Non-Competition Clause

During the term hereof, the Reseller shall not be entitled to participate either directly or indirectly in any ATLAS.ti GmbH competitor company. This shall not include investments in public limited companies listed on the stock exchange as long as such investment does not grant to the Reseller significant influence on the company.

Penalty

  1. In the event that the Reseller violates his obligations under sections 3. (3); 12. (3) to (5); 14 hereto before, he shall pay to the Vendor for each culpable violation a penalty, to be determined according to the Vendor;s reasonable discretion and in the case of dispute to be examined by a court having jurisdiction.

  2. Notwithstanding the foregoing, the Vendor shall also be entitled to terminate this contract without notice for a material reason due to violations of this contract and to enforce its claims for information and damages and/or forbearance.

Privacy

The Reseller is herewith informed that the Vendor collects, stores, processes and – if necessary – passes on to third parties the Reseller's data to the extent necessary for the performance hereof and subject to the applicable data protection and data privacy laws.

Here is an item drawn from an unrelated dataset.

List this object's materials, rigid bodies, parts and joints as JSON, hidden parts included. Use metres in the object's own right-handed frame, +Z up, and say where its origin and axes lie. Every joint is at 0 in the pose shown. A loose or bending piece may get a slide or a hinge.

Place of Jurisdiction/Applicable Law

  1. The place of jurisdiction and place of performance for all claims and disputes arising in conjunction with the business relationship between the parties on the grounds of these Terms and Conditions shall be Cologne, Germany.

  2. This contract shall be exclusively subject to the laws of the Federal Republic of Germany.

  3. The language of this contract shall be German.

Ancillary Agreements

  1. In the event that a provision of this contract is or becomes invalid or unenforceable, such invalidity or impossibility to enforce shall not affect the validity of the remaining provisions hereof. Instead, the parties hereto agree to replace such invalid or unenforceable provision with a valid or enforceable provision that reflects in as far as possible the economic and immaterial intent of the contract.

  2. Any act deviating from the contract shall neither modify nor delete any agreed rights, nor shall it establish any new rights or obligations.